Back-of-the-bus Brawl

Between the first day of the 2002 school year and when the televised bus incident occurred on October 2, Monroe Middle School Principal Peter Van Geem said Casey had only reported one bullying incident. In that situation, the twins, according to Casey, reached into his pants to take some money, pushed him against the lockers several times, taunted him by throwing his money back and forth to each other, and then insulted him. Van Geem said that a teacher who observed the last moments of the incident scolded all of the boys involved, including Casey, and told them to get out of the hall.

Precisely who said what to whom and what started the attack on Casey on the bus is officially unknown. While there was an audio track on the surveillance tape, the copy provided to the Woodruff family was edited and did not include the audio portion. But when the Woodruffs were given the opportunity to watch a tape that included the audio portion, they said you could clearly hear the twins taunting Casey. What was more surprising is that the bus was parked in front of the school and the bus driver was seated in the front, apparently unaware or unconcerned by the boys swinging on the seat backs to kick Casey. The audio portion of the tape later revealed that the driver was talking to others outside of the doors of the bus. She was apparently completely unaware of the back-of-the-bus brawl taking place. So, though help to intervene was just feet away, it was not sought.

“The bus driver, who was clearly not driving,” says Stephen Smith, evaluation coordinator for the Institute on Violence and Destructive Behavior (IVDB), “should have observed, recognized, and attended to what was going on and intervened in some manner – either directly, or by getting help if they felt that the situation was personally dangerous.”

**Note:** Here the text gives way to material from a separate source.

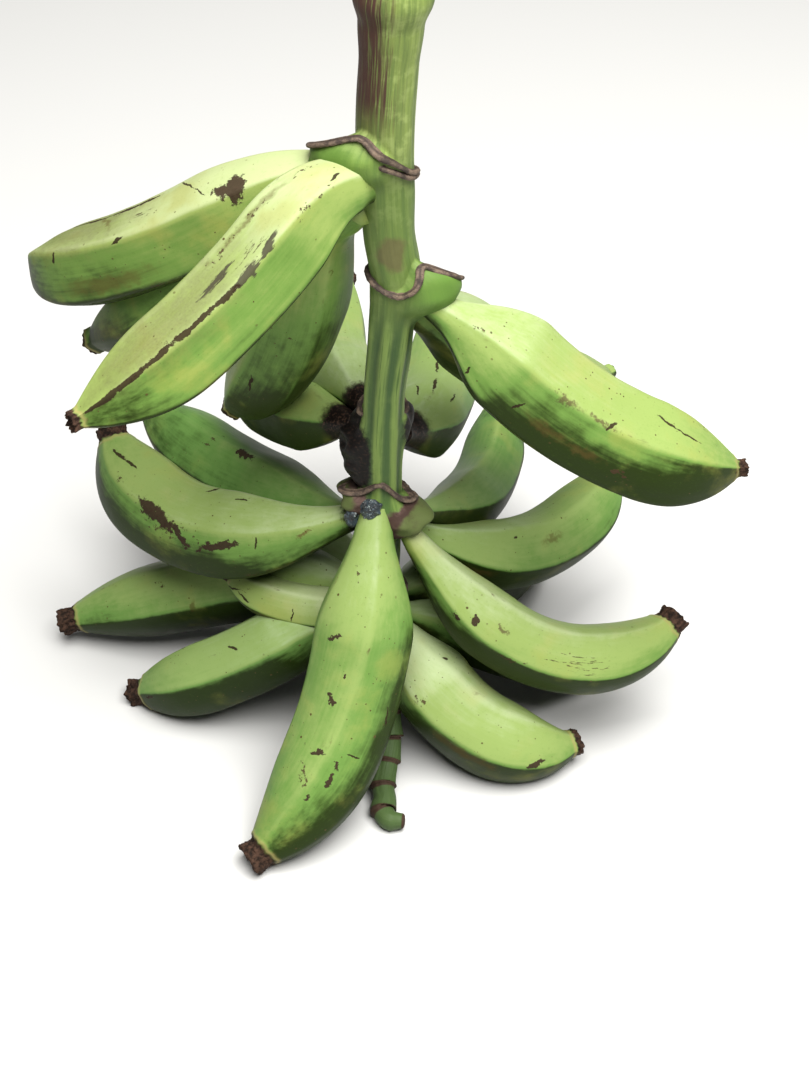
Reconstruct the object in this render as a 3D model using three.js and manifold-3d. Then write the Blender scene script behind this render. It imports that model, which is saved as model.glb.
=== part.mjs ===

Some bus drivers choose not to intervene because they are fear they could be overpowered by students physically larger than they are. Another issue has to do with what happens if a driver reports a student, or students, for inappropriate behavior. Ted Tull, administrative director for the National Association of State Directors of Pupil Transportation Services says that it is critical that drivers know that if they report discipline problems on their buses that the school will take them seriously.

“Maybe a driver has written up kids, written up kids, and nothing has ever occurred, so she says, ‘to heck with it,’” Tull says. “That doesn’t help our kids, but you are a product of what you learn, all of us are - you, me, and the drivers out there.”

Though there is no specific knowledge that any of these issues were involved in Casey’s situation, they are factors in the day-to-day operations of school buses and affect the quality and quantity of incident reporting. In Casey’s situation, had the bus driver had concerns over her ability to intervene between the boys safely, there were other adults within feet of her bus.

“We have between two to four adults in front of the school everyday,” Van Geem explained. “We always have supervision in front of the school. If something had been going on in the bus that the driver had taken notice of and needed help with, all she had to do was step out and ask for help because we’re right there.”

And so, Casey was pummeled and kicked for approximately 10 painful minutes. Who was ultimately responsible for not protecting Casey -- the bus driver or the school district, is debatable. Some would say the bus driver; others would say that the bus driver is simply an employed agent of the district. Ted Tull says the answer is clear.

“You can pass authority, but you can’t pass responsibility,” Tull says.